The Playboy of the Western World

J M Synge
Folie à Deux Productions
Southwark Playhouse (The Little)

Barney McElholm as Jimmy Farrell, Greer Dale-Foulkes as Sara Tansey, Timothy Block as Old Mahon, Pandora McCormick as Honor Blake and Natalie Radmall-Quirke as Widow Quinn Credit: Craig Fuller
Sophie Dickson as Pegeen Mike and Ciaran O'Brien as Christopher Mahon Credit: Craig Fuller
Tom Marshall as Michael Flaherty and Christopher Logan as Shawn Keough Credit: Craig Fuller
Natalie Radmall-Quirke as Widow Quinn and Ciaran O'Brien as Christopher Mahon Credit: Craig Fuller
Greer Dale-Foulkes as Sara Tansey, Timothy Block as Old Mahon and Pandora McCormick as Honor Blake Credit: Craig Fuller

I know John Millington Synge's play about a young man who gains kudos and female attention when he turns up on the run saying he has killed his father is considered a classic but I have never quite got it; maybe I have just seen the wrong productions. I hoped this one would be different.

When first staged at Dublin’s Abbey Theatre in 1907, it caused riots, partly because it mentioned women’s underwear but also because it presents a negative picture of the Irish as ignorant, gullible and sozzled. It isn’t that cliché of Irishness that worries me but the plausibility of the plot, but perhaps that’s because, when I have seen it, it has been mounted naturalistically and taken too seriously.

For this production, director Polina Kalinina and her designer Emma Bailey set it with the audience on three sides of an empty space except for a small bench and a couple of stools in front of a black wall. This isn’t about place but about people. Michael Flaherty, in passing, mentions a notice over the door that says that the premises are licensed but there is no sign of he or his daughter Margaret (Pegeen) ever pulling a pint or of anyone drinking one.

The play opens with the characters bringing in buckets and beginning to wash the back wall, or is it to whitewash?—no, they are smearing mud on it. Interpret that any way you will, it makes a strong theatrical image.

One of them turns to stand tongue-tied, looking at observing the young woman on the bench downstage. She is Pegeen, he Shawn Keough, the lad she is engaged to (for want of a better). Christopher Logan gives him a spiky neurosis, Sophie Dickson makes her confident and not greatly interested. They set a pattern of clearly defined characters.
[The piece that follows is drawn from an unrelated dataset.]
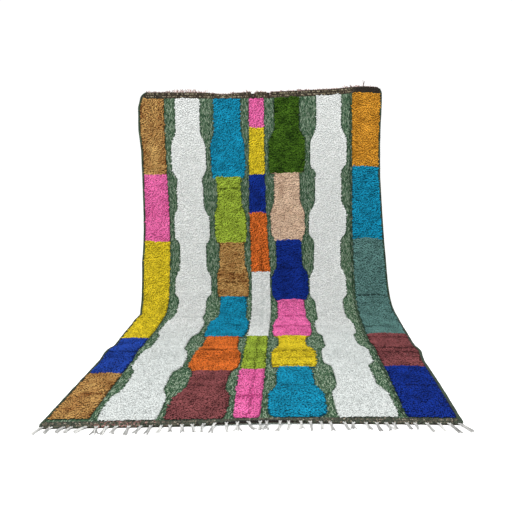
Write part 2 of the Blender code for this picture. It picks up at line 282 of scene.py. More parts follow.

While costumes, every one of them mud marked, continue the directorial concept that presumably reminds us of the poverty and primitive nature of what one character calls the “lonesome West” of County Mayo. It is the people presented that hold attention even though their perhaps very accurate accents make them sometimes incomprehensible for, despite their idiosyncrasies, they feel flesh and blood.

Tom Marshall is Pegeen’s good-humouredly drunk dad, who is about to go off with some mates to a wake when the patricide turns up. Ciaran O’Brien’s Christopher Mahon, a tousle-haired little fella, looks an unlikely murderer but makes the most of the female attention his notoriety gets him from village girls and Natalie Radmall-Quirke’s young widow Quinn, whom Shawn encourages to distract him from interest in Pegeen.

Then Christy’s da shows up, bloodied and angry. Timothy Block makes him wild-eyed and raging, almost overdoing it. And there lies the rub for, though so far this seems a savage portrait of life on the backside of old Ireland, the plot’s escalation stretches credulity.

This production isn’t without humour, though the accents made it harder for some to pick up on it, but its naturalism still takes things too seriously. The whole thing needs treating as comedy. Synge, however affectionate his portrait of Mayo may be (much more real than the time’s traditional stage Irish), surely wants us to laugh at them.

The stylised opening (could it really be a tongue-in-cheek warning that you're in for a spate of mud slinging?) sets it up to permit much more pointed satire. One can see why it upset some of that 1907 Dublin audience but today surely we can take it without too PC a knee-jerk reaction.